Em algumas obras, mesmo quando o protagonista não consegue se mostrar interessante ou bem escrito, os coadjuvantes acabam salvando o dia. Isso não acontece em O Arqueiro. Logo no início são apresentados Simon Jekyll, um cavaleiro belo, mas extremamente pobre e ganancioso, e também Jeannete, filha de comerciantes que havia ingressado na nobreza devido a um casamento, personagens que prometem ser mais interessantes do que Thomas - e ficam só na promessa.
No caso do cavaleiro, que poderia ser tratado de uma forma bastante interessante devido a toda sua ambiguidade moral, parece haver todo um esforço para retratá-lo como um vilão. Ou melhor, não como um vilão, mas como alguém desagradável e obtuso. Aquele tipo caricato de personalidade que parece existir apenas para contrastar com o protagonista e enaltecer suas qualidades. Quanto a Jeannete, essa sim era uma personagem que prometia, Introduzida como uma das besteiras que defendia as muralhas da cidade de La Roche-Derrien, apelidada de Blackbird devido aos seus cabelos negros, parecia que ela seria uma personalidade interessante, talvez até uma espécie de guerreira à la Joana D’Arc. No entanto, a ilusão se mantém apenas por alguns capítulos e ela logo acaba se mostrando ingênua e dependente, jogando um balde de água fria nas impressões iniciais que o autor cria dela.
Com exceção de Nimue, nas Crônicas de Arthur, Bernard Cornwell não parece ter muita habilidade em apresentar personagens femininos interessantes, talvez devendo buscar algumas inspirações no seriado Vikings para tanto. Contudo, no que toca às qualidades das obras de Cornwell, elas mais uma vez estão presentes em O Arqueiro. O que significa que há longas passagens retratando combates.

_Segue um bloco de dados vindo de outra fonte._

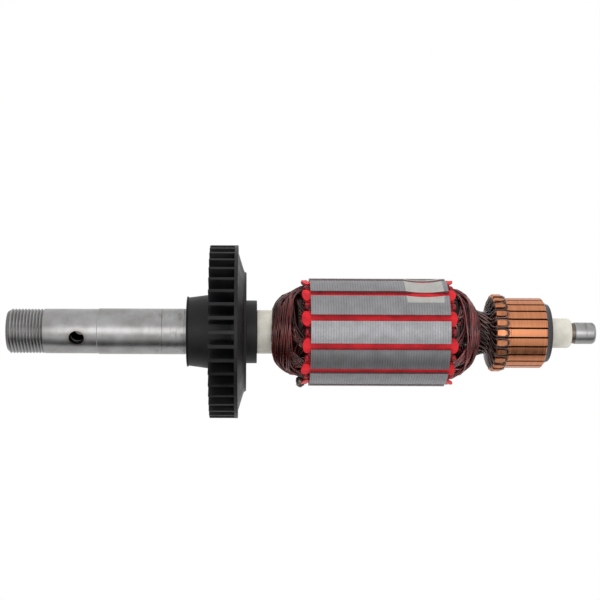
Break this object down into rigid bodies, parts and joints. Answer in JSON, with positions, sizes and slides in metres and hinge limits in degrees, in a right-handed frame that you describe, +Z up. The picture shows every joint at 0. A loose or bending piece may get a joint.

Não é apenas uma questão de escaramuças pequenas, descrições de cada golpe e movimento dos personagens lutadores ou coisa parecida que se vê em algumas obras de fantasia medieval. Cornwell descreve verdadeiras batalhas, grandiosas, violentas e brutais. Páginas e páginas de O Arqueiro são usadas para descrever confrontos completos, incluindo todo o posicionamento dos exércitos, o tempo ocioso dos soldados, os ânimos dos participantes e então mais uma série de momentos falando sobre mortes e sangue e más decisões.
E nada disso é chato ou parece perda de tempo. É realmente interessante ver a forma como Cornwell compõe os cenários, os ânimos dos exércitos e as formas como as batalhas funcionavam. É provável que existam exageros e que, mesmo com toda pesquisa e conhecimento que parece possuir, nem tudo sobre o funcionamento da guerra medieval possa ser tomado como verdade. No entanto, a forma como o autor expõe as batalhas e a organização do exército é bastante lógica e verossímil. E, se não se pode confiar completamente no dia-a-dia demonstrado em sua obra, pelo menos a sequência de eventos utilizada é realmente histórica e as batalhas representadas no livro de fato aconteceram na ordem descrita e se desenvolveram como apresentado na obra.
Isso pode ser um ponto a favor de O Arqueiro, mas é de se considerar que praticamente todas as obras de Cornwell compartilham dessas qualidades, inclusive, com melhor execução. Se no primeiro título de A Busca do Graal a missão pessoal do protagonista parece um pouco forçada e um tanto desinteressante, em O Rei do Inverno a vida e personalidade de Derfel Cadarn são mais interessantes e bem trabalhadas. Se O Arqueiro apresenta batalhas muito bem descritas e mostra o início da Guerra dos 100 Anos, as Crônicas Saxônicas fazem um papel muito melhor, mostrando um personagem que vai aprendendo a lutar e planejar no mesmo passo em que o leitor vai conhecendo as noções de guerra utilizadas na época do livro, além de mostrar com mais profundidade o período histórico.
Existem sim atrativos em O Arqueiro. Um leitor veterano das obras de Cornwell talvez ache interessante acompanhar um protagonista que, pra variar, não usa uma espada na Idade Média. Ou então tenha curiosidade em saber como ficaria a narrativa de Cornwell utilizando a terceira pessoa e não a primeira, da qual o autor se vale em seus outros livros de temática medieval. No entanto, são altas as chances da leitura decepcionar por não trazer nada de muito novo e apenas requentar um estilo de contar história que já é bem conhecido.
No fim das contas, O Arqueiro se torna um livro que acaba não encontrando muito espaço. É bem possível que a leitura dele traga bons momentos e deixe o leitor na expectativa por mais, mesmo que esse mais não seja exatamente pela sua história, e sim pelas batalhas apresentadas e pelo período histórico apresentado. Mas a obra não consegue de forma alguma se destacar dentro do bibliografia do autor, sendo muito mais recomendado a leitura de séries como as Crônicas Saxônicas, a Trilogia de Artur e até mesmo as Aventuras de Sharpe, para variar um pouco do tema medieval e ainda assim desfrutar da especialidade de Bernard Cornwell em narrar guerras e batalhas.